Date Approved

11-16-2015

Date Posted

7-11-2016

Degree Type

Open Access Dissertation

Degree Name

Doctor of Philosophy (PhD)

Department or School

College of Technology

Committee Member

Al Bellamy, PhD, Dissertation Chair

Committee Member

Ali Eydgahi, Ph.D.

Committee Member

Dorothy McAllen, Ph.D.

Committee Member

Denise Tanguay, Ph.D.

Abstract

There is a lack of understanding of how organizations operate their IT capacity-management processes. Within the body of literature on IT capacity-management there is an abundance of advice for organizations on how to set up or run the processes for IT capacity-management, but very little in the way of describing the processes as performed and operated in organizations out in the field. Using qualitative methods this research sought to gain an understanding of how organizations are operating their IT capacity-management processes in the field.
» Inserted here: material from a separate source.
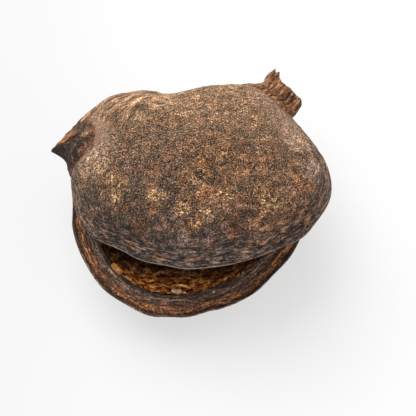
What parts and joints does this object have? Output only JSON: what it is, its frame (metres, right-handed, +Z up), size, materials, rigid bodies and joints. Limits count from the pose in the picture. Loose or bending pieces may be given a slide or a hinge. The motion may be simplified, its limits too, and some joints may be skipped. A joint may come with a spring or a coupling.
{
  "type": "dried sterculia pod",
  "caption": "Dry woody seed pod, split open along its front into a domed upper valve and a bowl-like lower valve, with a short beak and a torn stalk.",
  "frame": {"origin": "middle of the bounding box in plan, at the level of the flat spot that the pod rests on", "axes": "+Z up, out of the flat spot; -Y towards the open mouth; +X from the beak towards the stalk's side, along the pod's length"},
  "size_m": [0.0958, 0.0876, 0.0556],
  "materials": {
    "dry_husk": "dry, felted and matt outside, fibrous inside"
  },
  "bodies": {
    "root": {"pod_husk": "dry_husk"}
  },
  "joints": []
}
A dozen subjects from 10 organizations were interviewed and the data were analyzed with a grounded theory approach. Cloud computing was found to be a disruptive technology providing the occasion for major changes in the structures of IT capacity-management. The differences in these structures were expressed through an IT capacity-management structures spectrum. The relative relationships between the roles in these structures as plotted along this spectrum were found to have the IT capacity-management role migrate from mediator, to directly linked to the data center, to largely absent. The results provide the IT capacity-management field and managers in IT a starting point from which to shape career development and organizational change management efforts as an organization migrates from a classic structure to a cloud structure.